How to Replace Spark Plug Wires

Spark plug wires

Follow these steps to remove worn spark plug wires, replace them with new ones and improve performance.

Spark plug wires don’t last forever. High underhood temperatures cause the wires’ insulation to wear out, allowing sparks to take the path of least resistance and arc to the closest metal object. Worn spark plugs can cause hard starts, rough idling, hesitation and poor gas mileage. If you're curious, learn even more about why it's important to change spark plug wires.

You should change your spark plugs every 30,000 miles or if you notice indications that the wires need to be replaced earlier, such as cracks or nicks in your spark plugs' wire insulation and/or oil-soaked areas. You can also check under the hood at night with your engine running for sparks visible along the wires’ length. Any arcing sparks would indicate a defective wire in need of replacement. If in doubt, spray the plug wires with a water spray bottle while the engine is running at night — any arcs will show themselves then.

Swapping out the old wires with new ones takes some attention to detail, but it's a fairly straightforward job with big payoff.

Vehicle System
Ignition, Charging, & Electrical Systems
Skill Level

This is a good project for new DIYers

Time to Complete
1 hour
  1. Look under the hood to confirm that your vehicle uses spark plug wires. Many newer vehicles use ignition coils instead of the distributor and spark plug wire system.

  2. Once you’ve confirmed that the vehicle does indeed have spark plug wires, know that they are designed for an exact fit, based on vehicle make, model and year. Make sure you ask for and receive the new spark plug wire kit designed specifically for your vehicle.

  3. Lay the new wires out on a flat surface so they’re fully extended.

  4. Pro Tip

    Before you get started, take some photos so you can see exactly how each wire is routed, and replace one wire at a time.

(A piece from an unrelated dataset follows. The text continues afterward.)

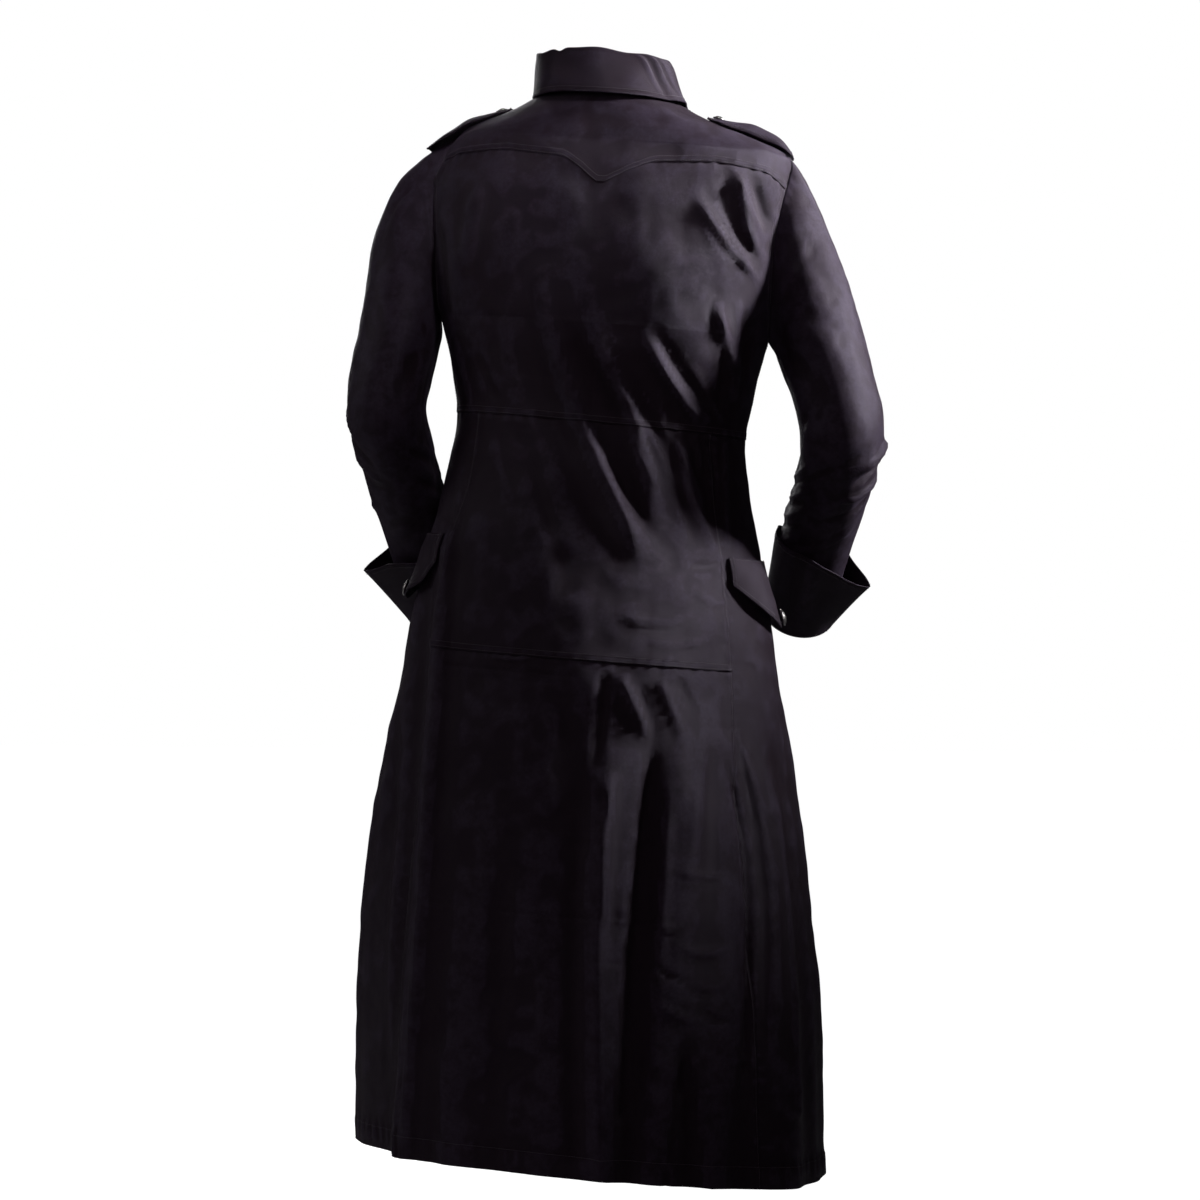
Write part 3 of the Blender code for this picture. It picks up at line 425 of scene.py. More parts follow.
fineCreases = (
    (72, -240, 22, -403, -62, -578, 11, 13, 4.6, 0.3, 0.2, 0.6, 0.25),
    (13, -253, -40, -371, -103, -478, 9, 11, -3.8, 0.3, 0.3, 0.3),
    (48, -290, 7, -396, -50, -503, 9, 10, -2.9, 0.3, 0.3, 0.3),
    (33, -217, -5, -335, -68, -448, 9, 10, 3.5, 0.3, 0.3, 0.6, 0.2),
    (-50, -289, -85, -359, -126, -414, 8, 9, 3.2, 0.3, 0.2, 0.6, 0.2),
    (-65, -284, -100, -352, -140, -410, 7, 8, -2.6, 0.3, 0.2, 0.3),
    (-139, -260, -152, -309, -161, -359, 8, 8, 2.9, 0.3, 0.3, 0.5),
    (-106, -335, -129, -375, -147, -414, 7, 7, 2.6, 0.3, 0.1, 0.5),
    (-69, -367, -74, -389, -77, -410, 6, 6, 2.2, 0.3, 0.1, 0.4),
    (-90, -431, -98, -453, -101, -474, 7, 7, 2.9, 0.1, 0.3, 0.5),
    (-91, -516, -99, -527, -106, -542, 6, 6, 2.3, 0.3, 0.3, 0.4),
    (-110, -506, -128, -541, -139, -576, 8, 8, 3.2, 0.3, 0.3, 0.5, 0.2),
    (-77, -465, -100, -515, -120, -568, 8, 9, -2.8, 0.3, 0.3, 0.3),
    (-62, -427, -77, -465, -90, -509, 7, 8, 2.3, 0.1, 0.3, 0.4),
    (5, -415, -30, -490, -72, -559, 10, 12, -3.2, 0.2, 0.3, 0.3),
    (62, -415, 55, -443, 45, -470, 6, 7, 1.7, 0.1, 0.4, 0.3),
    (25, -422, 13, -455, -3, -485, 6, 7, 2, 0.1, 0.4, 0.3),
    (-169, -253, -164, -318, -158, -390, 9, 9, 2.9, 0.3, 0.2, 0.4),
    (-154, -290, -147, -346, -140, -409, 8, 8, -2.3, 0.3, 0.2, 0.3),
    (-164, -105, -176, -158, -195, -217, 6, 7, 2.6, 0.2, 0.3, 0.7, 0.2),
    (-129, -105, -160, -177, -193, -253, 7, 8, 2.2, 0.3, 0.3, 0.5),
    (-113, -115, -133, -177, -155, -240, 14, 16, 1.5, 0.4, 0.4, 0.2),
    (184, -65, 203, -88, 223, -118, 6, 7, 2.3, 0.3, 0.3, 0.5),
    (198, -128, 185, -190, 175, -265, 12, 14, 1.8, 0.4, 0.4, 0.2),
    (205, -152, 198, -215, 193, -290, 8, 9, -2.3, 0.3, 0.3, 0.3),
    (190, -290, 173, -352, 160, -415, 9, 9, 2.2, 0.3, 0.2, 0.4),
    (163, -302, 140, -360, 120, -408, 10, 10, -1.9, 0.4, 0.2, 0.2),
    (118, -253, 113, -328, 100, -403, 16, 16, 1.3, 0.4, 0.3, 0.1),
    (138, -427, 122, -478, 105, -552, 13, 16, 1.4, 0.2, 0.4, 0.2),
    (88, -427, 62, -527, 25, -628, 15, 18, -1.8, 0.3, 0.4, 0.2),
    (175, -440, 180, -527, 182, -628, 10, 12, 1.7, 0.3, 0.3, 0.2),
    (-31, -719, -48, -756, -69, -799, 7, 8, 3.7, 0.1, 0.4, 0.6, 0.2),
    (-56, -728, -65, -768, -75, -805, 9, 10, -2.3, 0.1, 0.4, 0.3),
    (-98, -723, -109, -745, -120, -768, 8, 9, -2, 0.1, 0.4, 0.3),
    (-77, -723, -92, -759, -105, -796, 7, 8, 3, 0.1, 0.4, 0.4),
    (-13, -713, -7, -777, -3, -853, 10, 14, -3, 0.1, 0.4, 0.2),
    (-22, -815, -9, -1040, -14, -1315, 10, 12, 6.7, 0.2, 0, 0.7, -0.25),
    (6, -828, 18, -1040, 15, -1290, 16, 20, -2.8, 0.3, 0, 0.2),
    (-72, -805, -55, -953, -37, -1240, 9, 11, -6.7, 0.2, 0, 0.4),
    (-88, -828, -83, -978, -72, -1127, 10, 12, 4.3, 0.3, 0.3, 0.5),
    (-133, -753, -122, -878, -113, -1002, 11, 13, 3, 0.3, 0.4, 0.4),
    (-149, -809, -185, -978, -177, -1240, 9, 11, -5.3, 0.2, 0.1, 0.4),
    (-165, -777, -205, -953, -208, -1203, 9, 12, 4.3, 0.2, 0.2, 0.5),
    (-208, -853, -225, -1002, -238, -1252, 9, 11, 4, 0.3, 0, 0.5),
    (-113, -1153, -100, -1240, -88, -1340, 7, 9, -5, 0.2, 0, 0.4),
    (-113, -1153, -128, -1240, -143, -1347, 7, 9, 4.3, 0.2, 0, 0.5),
    (-68, -1005, -92, -1021, -115, -1012, 6, 6, 3.2, 0.3, 0.3, 0.4),
    (-100, -1034, -128, -1052, -165, -1042, 6, 7, 3.5, 0.3, 0.3, 0.4),
    (-65, -1052, -88, -1075, -118, -1085, 6, 6, -3, 0.3, 0.3, 0.3),
    (-113, -1078, -140, -1093, -173, -1078, 6, 6, 2.8, 0.3, 0.3, 0.4),
    (-72, -1105, -100, -1123, -133, -1135, 6, 7, 3, 0.3, 0.3, 0.4),
    (-128, -1115, -150, -1133, -170, -1127, 5, 6, -2.7, 0.3, 0.3, 0.3),
    (-37, -1140, -52, -1177, -50, -1228, 7, 8, 3, 0.3, 0.3, 0.4),
    (125, -840, 133, -1040, 138, -1315, 26, 34, 2.3, 0.4, 0, 0.1),
    (175, -902, 190, -1103, 198, -1315, 16, 20, -2.3, 0.4, 0, 0.2),
    (75, -953, 77, -1127, 83, -1315, 22, 28, -1.9, 0.4, 0, 0.1),
    (212, -828, 223, -1002, 240, -1302, 7, 8, -4, 0.2, 0, 0.4),
    (273, -753, 283, -953, 297, -1290, 12, 16, 2.3, 0.3, 0, 0.3),
    (258, -728, 265, -902, 278, -1252, 9, 12, -2.7, 0.3, 0.1, 0.3),
    (138, -693, 100, -699, 62, -690, 5, 5, 2, 0.3, 0.3, 0.3),
    (-110, -586, -126, -588, -143, -586, 5, 5, -2.6, 0.3, 0.3, 0.4),
    (60, -740, 50, -777, 55, -828, 16, 18, 1.5, 0.3, 0.4, 0.1),
    (88, -52, 62, -77, 31, -90, 8, 9, 1.7, 0.4, 0.4, 0.3),
    (-182, -105, -194, -143, -205, -180, 10, 10, -6.1, 0.3, 0.3, 0.2),
    (-160, -95, -178, -145, -202, -195, 7, 8, 4.3, 0.25, 0.3, 0.6, 0.2),
    (-118, -135, -150, -185, -196, -243, 7, 8, 4.6, 0.25, 0.25, 0.6, 0.2),
    (-140, -132, -166, -177, -196, -226, 7, 8, -3.8, 0.3, 0.3, 0.3),
    (20, -300, -12, -352, -50, -398, 5, 6, 2.5, 0.3, 0.2, 0.5, 0.2),
    (0, -325, -30, -362, -62, -405, 5, 5, -2.2, 0.3, 0.2, 0.3),
    (-30, -420, -52, -462, -78, -500, 5, 6, 2.3, 0.1, 0.3, 0.5, 0.2),
    (-48, -418, -60, -440, -70, -465, 4, 5, -1.9, 0.1, 0.3, 0.3),
    (-112, -425, -118, -450, -121, -480, 5, 5, 2.3, 0.1, 0.3, 0.5),
    (-128, -428, -136, -470, -140, -520, 6, 6, -2, 0.1, 0.3, 0.3),
    (-148, -430, -150, -500, -156, -580, 7, 8, 2.3, 0.1, 0.3, 0.4),
    (-118, -385, -126, -398, -131, -409, 4, 4, 1.9, 0.3, 0.1, 0.4),
    (-86, -385, -92, -398, -98, -409, 4, 4, 1.7, 0.3, 0.1, 0.4),
    (-20, -640, -70, -655, -120, -645, 7, 8, 2.3, 0.3, 0.3, 0.3),
    (-50, -668, -95, -682, -140, -670, 6, 7, 2.5, 0.3, 0.3, 0.3),
    (-110, -610, -135, -628, -160, -632, 6, 6, 2.5, 0.3, 0.3, 0.4),
    (-40, -900, -62, -918, -90, -925, 6, 7, 2.3, 0.3, 0.3, 0.4),
    (-95, -945, -125, -960, -160, -955, 6, 7, 2.5, 0.3, 0.3, 0.4),
    (-30, -985, -48, -1010, -62, -1040, 6, 7, 2.3, 0.3, 0.3, 0.4),
    (-150, -1160, -172, -1180, -200, -1178, 6, 6, 2.5, 0.3, 0.3, 0.4),
    (-90, -1175, -72, -1200, -58, -1235, 6, 6, 2.3, 0.3, 0.3, 0.4),
    (0, -65, -50, -52, -113, -65, 10, 10, 1.4, 0.4, 0.4, 0.2),
)
yokeSeam = ((0.00, 0.122), (0.036, 0.101), (0.072, 0.086), (0.20, 0.080), (0.36, 0.086), (0.50, 0.104))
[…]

  5. The old wires, as well as the new ones, may each be numbered (look near the wire ends) making your job easier. Correspond the new wire with the old, like-numbered wire, remembering to replace only one wire at a time. Don’t worry if the wires aren’t numbered. You’ll learn how to get around this in Step 6.

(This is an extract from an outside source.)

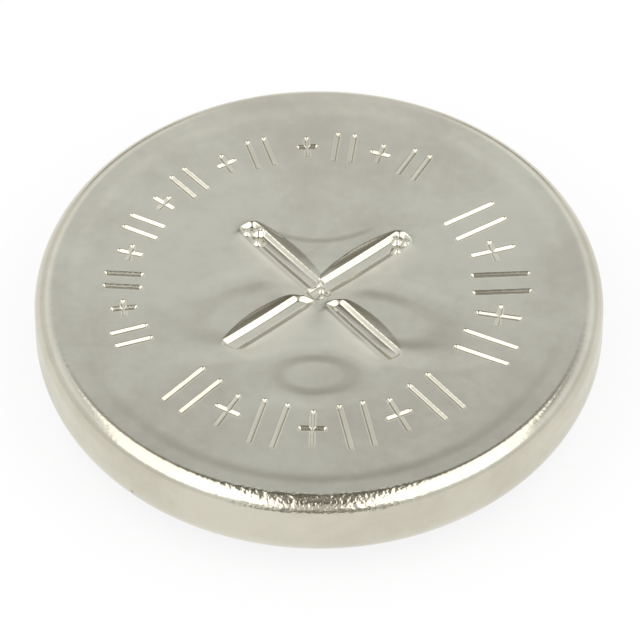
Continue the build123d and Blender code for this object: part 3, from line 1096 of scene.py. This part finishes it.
def paint_surroundings(scene, studio):
    """White sweep under a dim ceiling, with two light banks, the gap between them and two dim low strips."""
    world = bpy.data.worlds.new("studio_room")
    world.use_nodes = True
    tree = world.node_tree
    way = tree.nodes.new("ShaderNodeTexCoord").outputs["Generated"]
    x, y, z = list(put(tree, "ShaderNodeSeparateXYZ", Vector=way).outputs)
    beside = math(tree, "ABSOLUTE", x)
    level = math(tree, "MULTIPLY_ADD", x, SWEEP_TILT, z)
    open_way = math(tree, "MAXIMUM", spread(tree, beside, *GAP_SIDE), spread(tree, y, *GAP_BACK))
    room = mix_colour(tree, open_way, ramp(tree, z, GAP), ramp(tree, level, SWEEP))
    behind = times(tree, fade(tree, beside, *BACK_SIDE), spread(tree, y, *BACK_START))
    room = mix_colour(tree, times(tree, behind, fade(tree, z, *BACK_TOP)), room, STRAIGHT_BACK)
    strips = times(tree, spread(tree, beside, *STRIP_INNER), fade(tree, beside, *STRIP_OUTER))
    room = mix_colour(tree, times(tree, strips, fade(tree, z, *STRIP_TOP)), room, LOW_STRIPS)
    room = mix_colour(tree, light_banks(tree, beside, y, z), room, (studio.bank_strength,) * 3)
    seen = tree.nodes.new("ShaderNodeLightPath").outputs["Is Camera Ray"]
    feed(tree, tree.nodes["Background"], Color=mix_colour(tree, seen, room, WHITE))
    scene.world = world


def set_camera(scene, studio):
    """A long lens in front of the cell, looking down on its face."""
    radius, rise = CUP_HIGH.x, studio.view_elevation
    away = Vector((0.0, -cos(rise), sin(rise)))
    up = Vector((0.0, sin(rise), cos(rise)))
    right = Vector((1.0, 0.0, 0.0))
    face = Vector((0.0, 0.0, CUP_HIGH.z))
    camera = bpy.data.cameras.new("camera")
    camera.sensor_width = 36.0
    camera.lens = camera.sensor_width * studio.view_distance / studio.frame_width
    camera.clip_start = 0.01
    holder = bpy.data.objects.new("camera", camera)
    place = face + away * studio.view_distance * radius
    aim = face + (right * studio.aim_right - up * studio.aim_down) * radius
    holder.location = place
    holder.rotation_euler = (place - aim).to_track_quat("Z", "Y").to_euler()
    scene.collection.objects.link(holder)
    scene.camera = holder


# ---------------------------------------------------------------- panel and registration
class CELL_PT_panel(bpy.types.Panel):
    """Lists the cell's pieces and their settings"""

    bl_idname = "CELL_PT_panel"
    bl_label = "Button Cell"
    bl_space_type = "VIEW_3D"
    bl_region_type = "UI"
    bl_category = "Button Cell"

    def draw(self, context):
        for step in STEPS:
            self.layout.operator(step.bl_idname)
        for name, (label, _) in GROUPS.items():
            box = self.layout.box()
            box.label(text=label)
            settings = getattr(context.scene, name)
            for prop in settings.__annotations__:
                box.prop(settings, prop)


STEPS = (CELL_OT_cup, CELL_OT_sealing_ring, CELL_OT_lid, CELL_OT_inner_parts, CELL_OT_studio)
GROUPS = {
    "cell_shell": ("Shells", ShellSettings),
    "cell_cup": ("Face", CupSettings),
    "cell_finish": ("Finish", FinishSettings),
    "cell_studio": ("Studio", StudioSettings),
}


def register():
    """Registers the settings, the operators and the panel."""
    for name, (_, group) in GROUPS.items():
        bpy.utils.register_class(group)
        setattr(bpy.types.Scene, name, PointerProperty(type=group))
    for step in STEPS:
        bpy.utils.register_class(step)
    bpy.utils.register_class(CELL_PT_panel)


def unregister():
    """Takes everything out again."""
    bpy.utils.unregister_class(CELL_PT_panel)
    for step in reversed(STEPS):
        bpy.utils.unregister_class(step)
    for name, (_, group) in GROUPS.items():
        delattr(bpy.types.Scene, name)
        bpy.utils.unregister_class(group)


def main():
    """Makes everything in order."""
    register()
    bpy.ops.cell.cup()
    bpy.ops.cell.sealing_ring()
    bpy.ops.cell.lid()
    bpy.ops.cell.inner_parts()
    bpy.ops.cell.studio()


if __name__ == "__main__":
    main()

  6. Identify which spark plug wire you’ll remove first. Then use the spark plug boot removal tool to remove one end of the old wire from the distributor. Use the tool again to disconnect the other end from the spark plug. The spark plug wire’s “boot” is located at the rubber housing at each end of the wire. The boot removal tool makes the job easier and prevents damaging the plug itself.

  7. Compare the old wires to the new wires to find the one with the exact same length and/or match the wires’ numbers if available.

  8. Using your fingertip, place some dielectric grease into the boots on each end of the new wire.

  9. Reinstall the boot by pushing it into place on the spark plug and then onto the distributor. As you do, you should feel a noticeable “click” that indicates it’s installed securely.

  10. Double check that the new wire is installed in the same pattern as the old wire, and that it isn’t in contact with any part of the hot exhaust system or with moving parts, such as a fan belt.

  11. Repeat until all the wires have been replaced.

  12. There will be one wire that's only about 6 or 8 inches long — this goes from the ignition coil to the distributor. You'll want to replace this last. The coil is the cylindrical object near the distributor cap, and the coil wire goes to a terminal at the center of the cap.

  13. Pro Tip

    On older vehicles with a distributor and plug wires, the distributor cap may also need replacement. Pull the cap off and get a look on the inside for oxidation and carbon buildup (aka "carbon tracks"), as well as carbon on the contact of the rotor. If the cap and rotor are worn, replace them as well, being very careful to replace plug wires in their exact same order.